Thursday, November 13, 2014


As long as church bells ring on a Sunday morning, young children say "please" and "thank you", and families wait outside the Humane Society to adopt a family pet, I will have hope.

As long as men and women place their hand over their heart when they hear our National Anthem, young people continue to enlist to fight for our right to live free, children sell lemonade in their front yard, and people go out of their way to buy it, I will have hope.

As long as little girls make fairies, little boys play fetch and children still desire to grow up to be teachers or nurses or police officers, I will have hope.  

As long as families bow their head at meals, strangers hold the door, families dress up for church and children play with grandma's button jar, I will have hope.

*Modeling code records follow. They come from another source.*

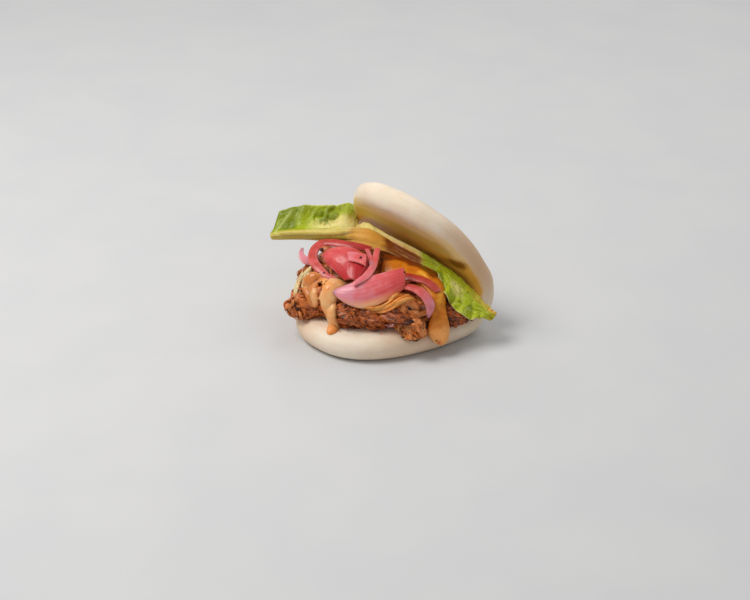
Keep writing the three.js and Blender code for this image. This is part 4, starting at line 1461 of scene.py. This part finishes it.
@dataclass
class Sauce:
    """Spiced mayonnaise that clings to the heap and runs down over its front.

    It is worked out as heights over a flat sheet that faces `towards`: below lies the
    smoothed front of the heap and of the bun, above it the sauce with its own thickness.
    """

    runs: tuple[Run, ...] = (
        Run(((0.3, -37.8, 29.7), (-2.1, -42.1, 29.7), (-4.3, -46.6, 28.9), (-3.4, -49.5, 26),
             (-1, -51.2, 22.1), (1.6, -52.8, 17.8), (4.2, -55.4, 13.2)),
            (2.2, 3.0, 4.4, 4.5, 4.0, 3.2, 2.8), (1.4, 1.6, 2.3, 2.4, 2.2, 2.2, 2.3)),
        Run(((-16.3, -43.1, 29.1), (-16.8, -47.4, 29.4), (-15.4, -50, 27.1), (-13, -51, 24.6),
             (-10.4, -52.5, 22.3)),
            (2.4, 4.2, 4.5, 4.0, 2.6), (1.2, 1.7, 2.1, 2.1, 1.5)),
        Run(((-4.8, -46, 28.6), (-10.8, -44.2, 29.3), (-16.3, -43.3, 29)), (2.6, 1.6, 2.2), (1.2, 0.8, 1.2)),
    )
    towards: Point = (0.35, -0.75, 0.55)
    cell: float = 0.24
    margin: float = 7.0
    steps: int = 90
    smoothing: int = 16

    def spread(self, heap: "Pork", bun: Bun) -> tuple[Sheet, Array, Array]:
        """The sauce over its flat sheet.

        Each run adds a rounded bead: its thickness times the root of 1 - (distance / width)^2,
        with noise in the width. The thickest bead counts.

        Args:
            heap: the pork that it lies on.
            bun: the bun that it runs onto.

        Returns:
            The surface it lies on, its thickness, and how far down it has run from 0 to 1.
        """
        out = unit(np.array(self.towards))
        right = unit(np.cross(np.array([0.0, 0.0, 1.0]), out))
        up = np.cross(out, right)
        share = np.linspace(0, 1, self.steps)
        lines = [evenly(np.array(run.line, float), share) for run in self.runs]
        flat = np.concatenate([np.stack([line @ right, line @ up], -1) for line in lines])
        low, high = flat.min(0) - self.margin, flat.max(0) + self.margin
        ga, gb = np.meshgrid(*(np.arange(low[k], high[k], self.cell) for k in (0, 1)), indexing="ij")
        origins = ga[..., None] * right + gb[..., None] * up
        front = blurred(np.maximum(heap.front(origins, out), bun.front(origins, out)), self.smoothing)
        grain = Grain(31)
        here = np.stack([ga, gb, 0 * ga], axis=-1)
        ragged = 1 + 0.2 * grain.at(here, 3.8) + 0.06 * grain.at(here, 1.3)
        thick = np.zeros_like(ga)
        for run, line in zip(self.runs, lines):
            s = np.linspace(0, 1, len(run.wide))
            wide, deep = np.interp(share, s, run.wide), np.interp(share, s, run.thick)
            for spot, w, t in zip(line, wide, deep):
                gap = ((ga - spot @ right) ** 2 + (gb - spot @ up) ** 2) / (w * ragged) ** 2
                thick = np.maximum(thick, t * np.sqrt(np.clip(1 - gap, 0, 1)))
        points = origins + front[..., None] * out
        u, v = (ga - low[0]) / (high[0] - low[0]), (gb - low[1]) / (high[1] - low[1])
        return Sheet.from_grid(points, u, v), blurred(thick, 2), 1 - v

    def serve(self, kitchen: Kitchen, heap: "Pork", bun: Bun) -> list[Cover]:
        """Makes the sauce as one closed piece and says where it keeps the pork away."""
        bed, thick, run = self.spread(heap, bun)
        grain = Grain(33)
        waves = 1 + 0.2 * grain.at(bed.points, 4.2) + 0.05 * grain.at(bed.points, 1.5)
        body = thick * waves
        tip = smoothstep(run, 0.72, 0.9)
        traits = {
            "rich": 0.18 + 0.55 * tip + 0.3 * smoothstep(grain.at(bed.points, 6.0), -0.2, 0.7),
            "stained": 0.75 * smoothstep(-bed.points[..., 0], 9.5, 12.5),
        }
        shell = bed.blanket(body + 0.25, 0.6, thick > 0.25, traits)
        material = SpicedMayonnaise().material()
        kitchen.plate("spiced_sauce", shell, material, Slot.SAUCE, "sauce")
        wet = (thick > 0.3)[::5, ::5]
        points = (bed.points + bed.outs * (body * 0.3)[..., None])[::5, ::5][wet]
        return [Cover(points, bed.outs[::5, ::5][wet], 0.2, 1.2, 4.0)]


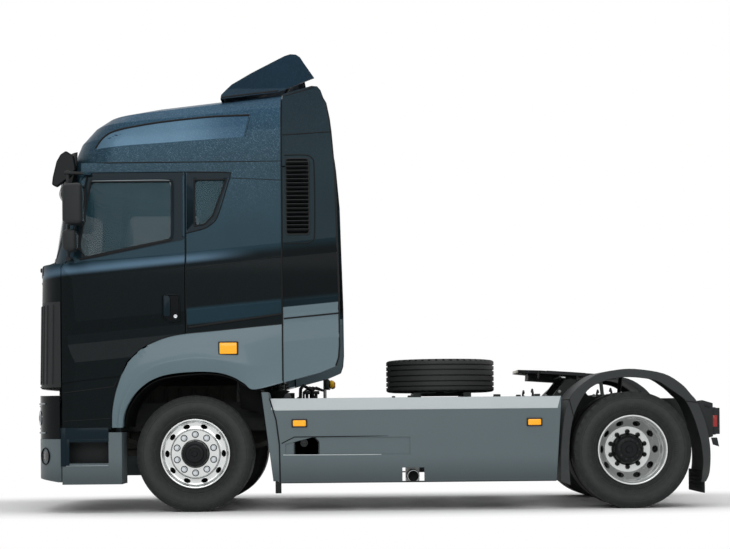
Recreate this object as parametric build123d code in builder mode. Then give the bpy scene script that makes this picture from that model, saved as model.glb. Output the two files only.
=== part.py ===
"""Semi truck tractor unit: a 4x2 cab-over with a high-roof sleeper cab.

Millimetres. -X is forward, -Y is the left side, +Z is up. The origin is on the floor, at the middle of
the overall length and width. Lengths along the truck are given back from the front axle, and `ax`
turns them into this frame.
"""

from build123d import *
import os
from math import cos, radians, sin, sqrt

os.makedirs("parts", exist_ok=True)

# ---- overall layout ----
WHEELBASE = 3800
FRONT_REACH = 1495          # front axle to the foremost point of the bumper
REAR_REACH = 805            # rear axle to the back of the tail lamps
FRONT_AXLE_X = (FRONT_REACH - WHEELBASE - REAR_REACH) / 2
HALF_WIDTH = 1247           # widest point of the cab's side
SIDE_OUT = HALF_WIDTH - 4   # outer face of skirts, fenders and steps
DOOR_FRONT_X = 345 - FRONT_REACH
DOOR_TOP = 2962
FIT = 0.3                   # gap between two pieces that rest against each other
SEAM = 6                    # visible gap round a panel
PIN_PLAY = 0.06             # radial play of a pin in its bore

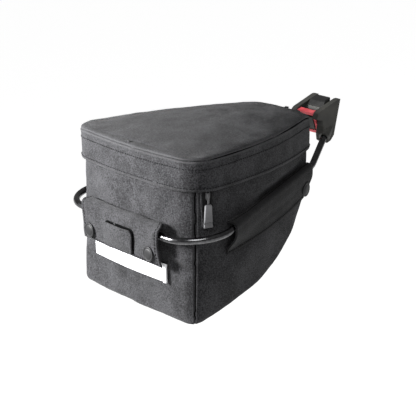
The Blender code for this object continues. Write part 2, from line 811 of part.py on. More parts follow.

Hope, by definition, is "an optimistic attitude of mind based on an expectation of positive outcomes related to events and circumstances in one's life or the world at large"  When used as a verb, hope means to "expect with confidence" and "to cherish a desire with anticipation".  
As long as people send hand written "thank you" notes, libraries have patrons on a Saturday afternoon, people buy products made in the USA, and laundry is hung on a back yard clothes line, I will have hope. 
As long as older couples hold hands, people continue to pay respect at funerals, leave flowers at grave sites and close their eyes to make a wish when blowing out their birthday candles, I will have hope.  
As long as people still laugh at corny jokes, bake apple pie from scratch and sell tomatoes from farm stands, I will have hope. 
Hope.  What a lovely word. Hope. "The feeling of desire for something, and confidence in the possibility of its fulfillment".  That is hope.
I still have hope. Somewhere along my journey, I lost my way. I hurt those I love deeply and I have been hurt deeply by others. But I have hope. I have hope in people and I have hope in myself.  Hope.  I still have hope.